Information provided —
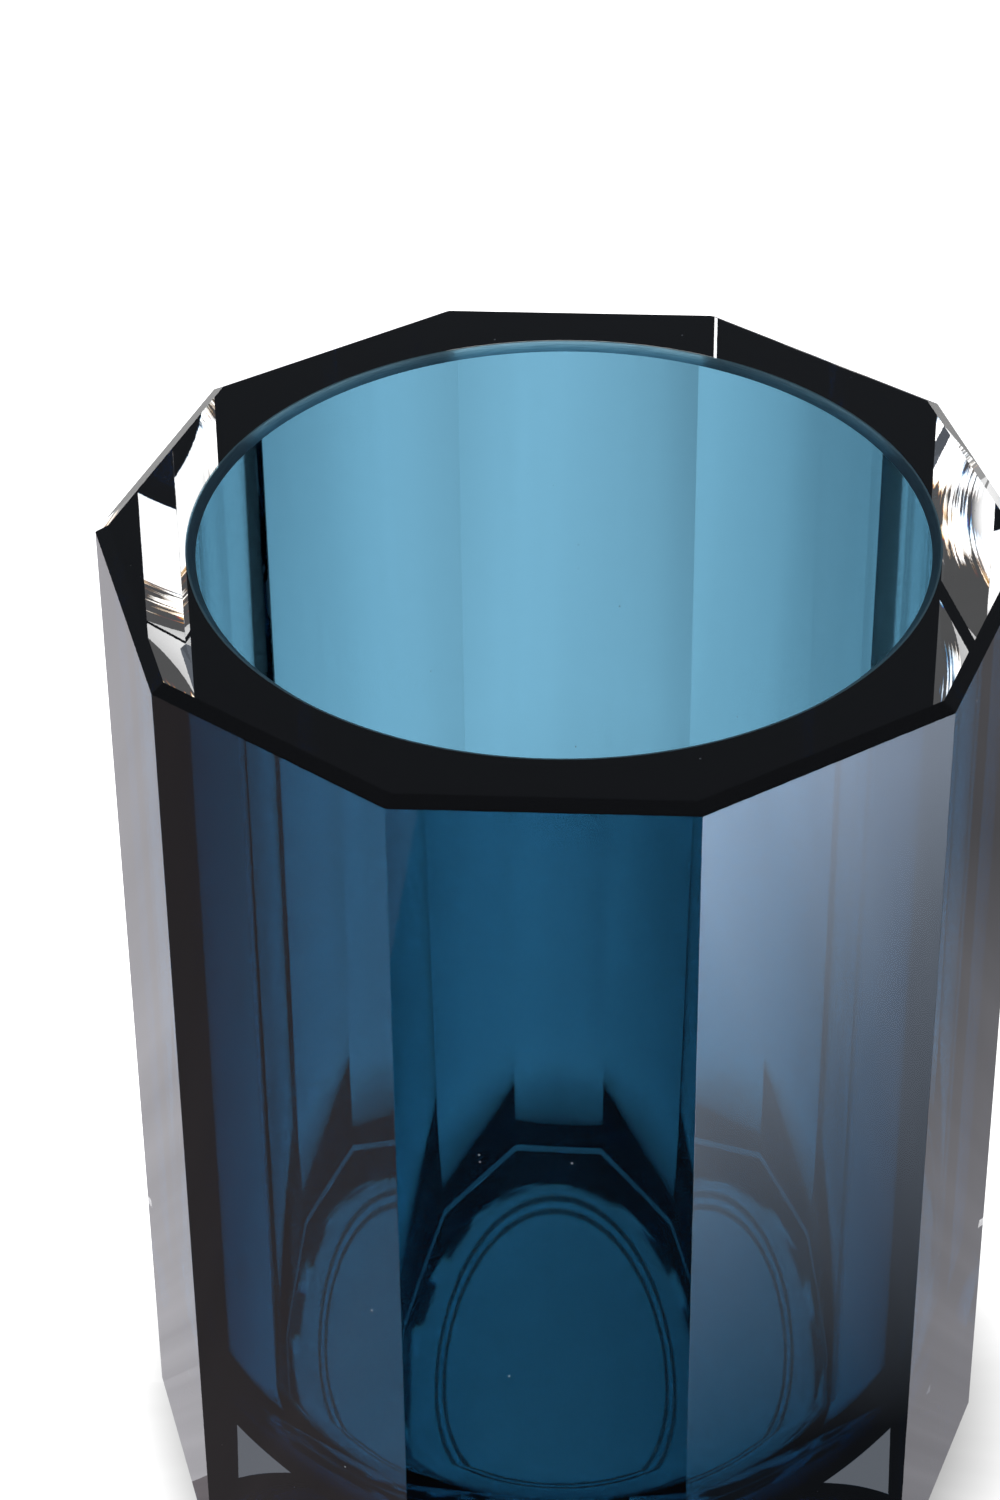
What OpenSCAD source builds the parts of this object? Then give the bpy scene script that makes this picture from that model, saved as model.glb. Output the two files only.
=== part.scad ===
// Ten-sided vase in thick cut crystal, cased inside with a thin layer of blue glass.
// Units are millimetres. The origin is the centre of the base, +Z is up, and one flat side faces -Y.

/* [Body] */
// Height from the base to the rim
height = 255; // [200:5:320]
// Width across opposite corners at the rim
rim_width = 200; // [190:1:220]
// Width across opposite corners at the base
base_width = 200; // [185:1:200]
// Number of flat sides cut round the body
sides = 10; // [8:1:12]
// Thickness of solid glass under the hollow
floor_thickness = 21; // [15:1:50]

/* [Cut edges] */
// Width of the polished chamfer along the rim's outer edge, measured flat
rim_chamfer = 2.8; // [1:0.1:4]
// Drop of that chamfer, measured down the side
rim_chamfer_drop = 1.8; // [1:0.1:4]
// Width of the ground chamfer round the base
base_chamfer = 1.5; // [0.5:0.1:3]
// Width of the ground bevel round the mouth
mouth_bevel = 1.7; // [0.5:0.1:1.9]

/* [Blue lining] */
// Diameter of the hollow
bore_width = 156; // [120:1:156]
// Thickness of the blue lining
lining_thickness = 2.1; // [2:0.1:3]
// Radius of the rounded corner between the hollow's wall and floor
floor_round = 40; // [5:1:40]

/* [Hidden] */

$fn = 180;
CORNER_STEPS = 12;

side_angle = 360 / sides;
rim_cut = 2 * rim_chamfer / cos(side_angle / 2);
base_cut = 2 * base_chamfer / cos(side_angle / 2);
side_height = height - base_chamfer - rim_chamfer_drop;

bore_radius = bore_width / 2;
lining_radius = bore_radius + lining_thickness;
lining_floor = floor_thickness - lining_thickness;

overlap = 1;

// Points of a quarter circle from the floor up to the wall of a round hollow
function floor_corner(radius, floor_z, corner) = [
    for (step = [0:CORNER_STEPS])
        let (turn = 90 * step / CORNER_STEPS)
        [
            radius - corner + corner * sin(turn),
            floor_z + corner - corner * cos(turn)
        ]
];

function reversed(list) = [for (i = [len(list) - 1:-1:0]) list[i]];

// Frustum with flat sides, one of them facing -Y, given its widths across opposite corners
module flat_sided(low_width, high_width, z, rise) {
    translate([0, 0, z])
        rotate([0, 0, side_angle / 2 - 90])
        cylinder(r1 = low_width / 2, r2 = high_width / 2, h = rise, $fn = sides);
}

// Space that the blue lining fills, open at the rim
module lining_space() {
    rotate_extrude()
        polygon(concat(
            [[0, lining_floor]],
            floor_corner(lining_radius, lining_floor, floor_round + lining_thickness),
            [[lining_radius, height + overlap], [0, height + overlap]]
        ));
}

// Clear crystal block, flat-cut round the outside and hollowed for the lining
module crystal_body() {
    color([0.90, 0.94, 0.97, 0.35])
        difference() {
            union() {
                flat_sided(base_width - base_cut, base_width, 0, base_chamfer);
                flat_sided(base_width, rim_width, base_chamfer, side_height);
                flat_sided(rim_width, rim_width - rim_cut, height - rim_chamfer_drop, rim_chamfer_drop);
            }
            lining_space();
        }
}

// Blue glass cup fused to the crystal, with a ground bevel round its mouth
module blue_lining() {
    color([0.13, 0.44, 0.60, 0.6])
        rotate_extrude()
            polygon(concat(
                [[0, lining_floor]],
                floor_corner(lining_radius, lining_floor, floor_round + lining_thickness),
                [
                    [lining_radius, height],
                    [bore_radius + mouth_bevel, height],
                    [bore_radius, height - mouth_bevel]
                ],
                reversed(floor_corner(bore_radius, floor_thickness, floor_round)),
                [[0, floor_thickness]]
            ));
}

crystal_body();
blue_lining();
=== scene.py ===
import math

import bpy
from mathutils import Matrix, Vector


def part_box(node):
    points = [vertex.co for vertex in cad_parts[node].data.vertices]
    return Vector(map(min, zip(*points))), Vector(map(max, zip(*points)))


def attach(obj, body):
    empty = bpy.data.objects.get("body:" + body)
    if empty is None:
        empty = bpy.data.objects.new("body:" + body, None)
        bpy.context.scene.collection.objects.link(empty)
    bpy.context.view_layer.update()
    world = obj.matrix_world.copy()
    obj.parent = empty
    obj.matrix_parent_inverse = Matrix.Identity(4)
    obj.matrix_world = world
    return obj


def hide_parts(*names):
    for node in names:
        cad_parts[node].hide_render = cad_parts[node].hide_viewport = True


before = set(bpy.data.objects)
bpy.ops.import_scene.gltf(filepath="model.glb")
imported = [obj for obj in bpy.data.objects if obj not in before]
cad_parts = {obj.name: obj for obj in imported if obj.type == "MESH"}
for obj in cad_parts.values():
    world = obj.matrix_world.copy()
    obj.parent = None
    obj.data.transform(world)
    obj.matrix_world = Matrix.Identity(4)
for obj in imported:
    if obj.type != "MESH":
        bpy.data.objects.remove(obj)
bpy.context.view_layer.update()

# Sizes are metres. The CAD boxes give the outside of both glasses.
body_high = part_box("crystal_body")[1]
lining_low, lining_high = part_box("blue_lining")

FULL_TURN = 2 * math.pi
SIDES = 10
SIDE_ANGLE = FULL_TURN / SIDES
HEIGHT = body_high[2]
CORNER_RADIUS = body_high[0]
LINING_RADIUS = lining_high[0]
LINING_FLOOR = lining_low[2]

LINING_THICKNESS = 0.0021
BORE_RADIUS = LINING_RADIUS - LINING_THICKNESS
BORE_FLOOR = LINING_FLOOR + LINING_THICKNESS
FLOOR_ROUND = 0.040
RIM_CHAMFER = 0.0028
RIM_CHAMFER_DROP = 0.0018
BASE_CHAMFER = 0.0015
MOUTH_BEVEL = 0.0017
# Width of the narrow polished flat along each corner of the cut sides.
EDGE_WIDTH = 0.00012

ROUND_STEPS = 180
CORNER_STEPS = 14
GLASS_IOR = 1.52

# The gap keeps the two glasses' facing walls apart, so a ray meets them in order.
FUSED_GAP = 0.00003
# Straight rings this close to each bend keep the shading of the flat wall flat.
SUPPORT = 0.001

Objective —
Beginning at the top of the data, extract each line through the line containing "floor_thickness = 21; // [15:1:50]" and return those lines exactly, with nothing added.

Exercise result —
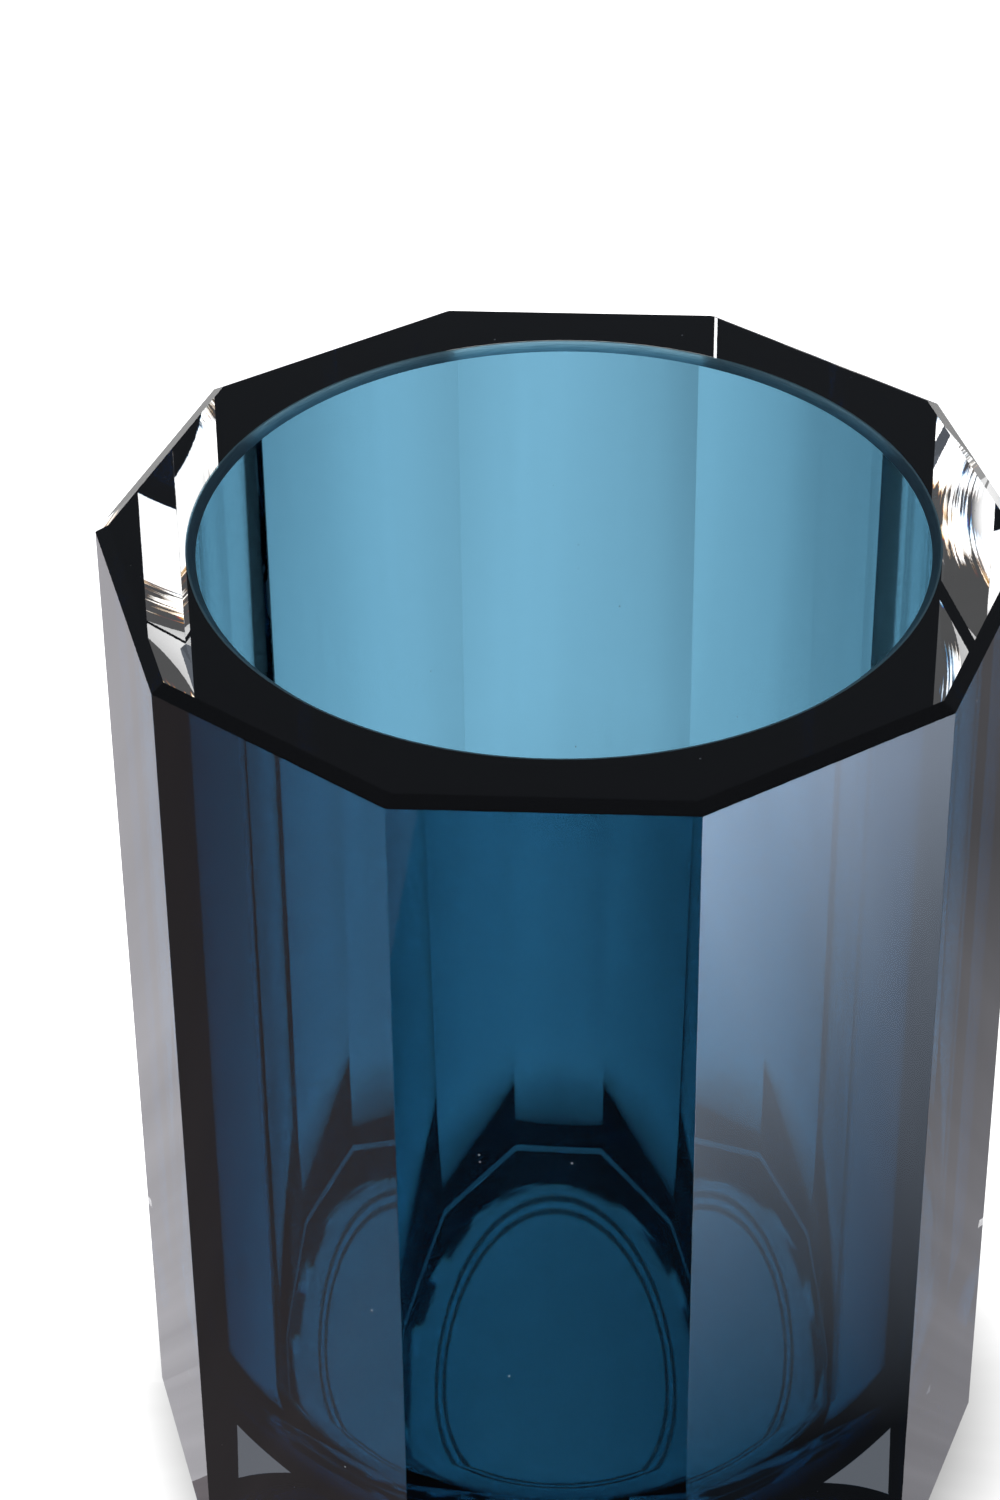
What OpenSCAD source builds the parts of this object? Then give the bpy scene script that makes this picture from that model, saved as model.glb. Output the two files only.
=== part.scad ===
// Ten-sided vase in thick cut crystal, cased inside with a thin layer of blue glass.
// Units are millimetres. The origin is the centre of the base, +Z is up, and one flat side faces -Y.

/* [Body] */
// Height from the base to the rim
height = 255; // [200:5:320]
// Width across opposite corners at the rim
rim_width = 200; // [190:1:220]
// Width across opposite corners at the base
base_width = 200; // [185:1:200]
// Number of flat sides cut round the body
sides = 10; // [8:1:12]
// Thickness of solid glass under the hollow
floor_thickness = 21; // [15:1:50]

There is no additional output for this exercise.